Review: The Twelve Tribes of Hattie by Ayana Mathis

Posted 14 December, 2012 by DLWhite in Reviews, Writers Read 0 Comments

The Twelve Tribes of HattieThe Twelve Tribes of Hattie by Ayana Mathis

My rating: 3 of 5 stars

In 1923, fifteen-year-old Hattie Shepherd flees Georgia and settles in Philadelphia, hoping for a chance at a better life. Instead, she marries a man who will bring her nothing but disappointment and watches helplessly as her firstborn twins succumb to an illness a few pennies could have prevented.  Hattie gives birth to nine more children whom she raises with grit and mettle and not an ounce of the tenderness they crave.  She vows to prepare them for the calamitous difficulty they are sure to face in their later lives, to meet a world that will not love them, a world that will not be kind. Captured here in twelve luminous narrative threads, their lives tell the story of a mother’s monumental courage and the journey of a nation.

I was excited to read this book because I love historical fiction and the story line sounded compelling– the story of a mother’s love and how her children were changed by that love, whether they could feel it or not.

My first impression of author Ayana Mathis is that she is skilled in the art of showing-not-telling. Her words paint a picture of her world so vivid that I feel like I walk the streets with one and sit in the park with the other and perch on the side of the bed of yet another. I loved the idea of intertwining vignettes of each of her children. Part of the reason I avoid anthologies is because I’m a novel reader at heart. I need each chapter to have something to do with the one before it. This was done perfectly.
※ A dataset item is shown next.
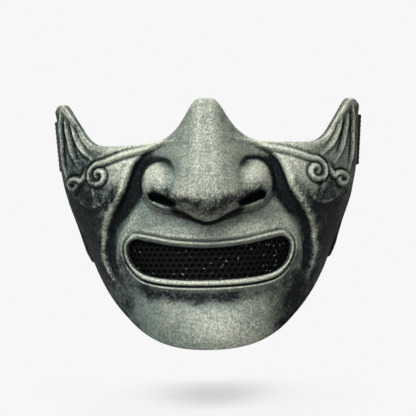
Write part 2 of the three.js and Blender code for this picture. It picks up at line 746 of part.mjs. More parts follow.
function makeStrap() {
  const right = strapPlan();
  const left = right.slice(0, -1).map(([x, y]) => [-x, y]).reverse();
  const route = [...right, ...left].map(([x, y]) => {
    const past = Math.max(0, y - rearEdge);
    const drop = strap.slope * (Math.hypot(past, strap.bend) - strap.bend);
    return new THREE.Vector3(x, y, strap.height - drop);
  });
  return tube(route.map((p, i) => {
    const [before, after] = around(route, i);
    const along = after.clone().sub(before).normalize();
    const out = new THREE.Vector3(along.y, -along.x, 0).normalize();
    const up = out.clone().cross(along).normalize();
    up.x += strap.lean * Math.sign(p.x) * (1 - smoothstep(p.y, rearEdge, 90));
    return [[1, 1], [-1, 1], [-1, -1], [1, -1]].map(([side, way]) => p.clone()
      .addScaledVector(out, (side * strap.thickness) / 2)
      .addScaledVector(up, (way * strap.width) / 2));
  }));
}

const mask = new THREE.Group();
mask.add(meshOf("mask_shell", makeShell(), colours.cast, 0.8, 0.1));
mask.add(meshOf("mouth_mesh", makePanel(), colours.steel, 0.5, 0.8));
mask.add(meshOf("mouth_backing", makeBacking(), colours.cloth, 1, 0));
mask.add(meshOf("head_strap", makeStrap(), colours.webbing, 0.9, 0));

export default mask;
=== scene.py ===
# Looks of the samurai half mask: a cast and painted shell with a cloud and rib ornament, a
# perforated steel sheet and black cloth behind the mouth, and an elastic head band.
# Sizes are in millimetres until a mesh is made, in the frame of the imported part: +Z is up,
# the face looks along -Y, and +X is on a viewer's right.
import math

import bmesh
import bpy
import numpy as np
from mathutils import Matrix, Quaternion, Vector


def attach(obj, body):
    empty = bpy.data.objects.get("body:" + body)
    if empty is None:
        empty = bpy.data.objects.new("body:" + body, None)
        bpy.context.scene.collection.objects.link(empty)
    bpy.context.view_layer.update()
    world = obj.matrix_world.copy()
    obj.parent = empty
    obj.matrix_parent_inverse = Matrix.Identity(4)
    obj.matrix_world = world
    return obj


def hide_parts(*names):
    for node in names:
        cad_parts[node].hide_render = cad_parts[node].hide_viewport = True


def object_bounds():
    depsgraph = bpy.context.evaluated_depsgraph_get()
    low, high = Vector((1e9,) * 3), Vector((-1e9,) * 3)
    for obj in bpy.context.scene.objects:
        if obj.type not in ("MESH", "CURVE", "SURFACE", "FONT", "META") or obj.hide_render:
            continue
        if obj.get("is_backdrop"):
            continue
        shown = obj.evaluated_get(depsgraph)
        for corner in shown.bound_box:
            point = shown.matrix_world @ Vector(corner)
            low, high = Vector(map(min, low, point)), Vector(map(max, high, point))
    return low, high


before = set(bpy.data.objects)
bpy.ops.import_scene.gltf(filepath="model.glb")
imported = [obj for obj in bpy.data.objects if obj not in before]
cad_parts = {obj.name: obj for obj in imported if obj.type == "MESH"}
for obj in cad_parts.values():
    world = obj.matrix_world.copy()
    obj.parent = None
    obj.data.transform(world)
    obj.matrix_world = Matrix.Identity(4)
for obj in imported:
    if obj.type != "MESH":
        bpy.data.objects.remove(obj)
cad_box = [list(corner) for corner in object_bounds()]
MM = 0.001

# ---- Sizes of the wall, as in the part's source ----------------------------------------
AXIS_DEPTH = 20  # y of the upright axis that the wall bends round
BACK_DEPTH = 80  # how far behind that axis the wall would close
SQUARENESS = 2.3
EDGE_ANGLE = 105  # degrees from the front to the rear edge
WALL = 4
GAP = 0.35  # between the band and the shell
CHIN_HEIGHT = -73.4
JAW_RISE = 51
JAW_POWER = 1.15
REAR_EDGE = 43.5

SECTIONS = dict(
    z=[-80, -62, -48, -33, -16, 0, 14, 26, 38, 52, 66, 86],
    half_width=[43, 52.5, 59, 65.8, 73.8, 79.3, 84, 86.8, 88.5, 89.6, 90, 89.5],
    front=[-41, -43, -42, -42, -42, -41, -39.5, -38, -36, -34, -32, -29],
)
TOP_EDGE = dict(
    angle=[0, 6, 10, 14, 19, 26, 34, 46, 54, 59, 63, 67, 71, 74, 77, 80, 84, 92, 116],
    z=[73.4, 72.6, 68.5, 61.8, 55, 49.6, 47.4, 46.8, 46.8, 47.6, 51.2, 57.6, 64.2, 68.8,
       71.6, 71.6, 69.8, 68.2, 66.8],
)

# ---- Sizes of the relief ---------------------------------------------------------------
NOSE_RIDGE = dict(
    z=[0, 9, 17, 24, 33, 42, 50, 64, 86],
    height=[25.2, 26.1, 26.1, 25, 21.8, 18, 15.4, 12, 10],
    half_width=[38, 41, 42, 39, 33, 28.5, 24.5, 20, 17],
)
NOSE_FLAT = 0.12  # share of the half width at which the ridge starts to fall away
# Lower edge of the nose against the distance from the middle, and the height over which
# the nose rises from it.
NOSE_FOOT = dict(
    x=[-6, 0, 6, 12, 18, 24, 30, 35, 38, 41],
    z=[2.4, 0.9, 2.4, 5.4, 7.8, 8.8, 10.4, 14, 18.6, 27],
    rise=[18, 19, 18, 15.5, 13, 11.5, 10, 8.5, 7.5, 6],
)
NOSE_WING = dict(x=27, z=24, inward=15, outward=13, half_height=14, height=14.6)
NOSTRIL = dict(path=[(31.2, 16.9), (28, 15.8), (23.5, 13.6), (20.4, 12.3)],
               outer=3.5, inner=1.6, depth=8)
NOSTRIL_RIM = dict(offset=4.1, height=1, width=0.9)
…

The chapters themselves… well I found some of her children wildly intriguing: Six, Bell, Alice… I couldn’t read fast enough. Sala and Cassie’s stories were heartbreaking and riveting. Some chapters I just couldn’t grasp enough of an understanding and I moved on feeling confused and unfulfilled.

I was especially interested in the personal relationships– how Hattie was different with Lawrence than she was with her husband and even her sisters; how she was so cold and regimented toward her family but seemed so warm and loving toward others. I loved the description of her demeanor toward the end, how she seemed to have softened up and how she was there to rescue Bell, who’d given up on their relationship.

In all, I felt the book was ‘okay’. Not something I’d read over and over but not wholly awful. I would read another book by Ms. Mathis.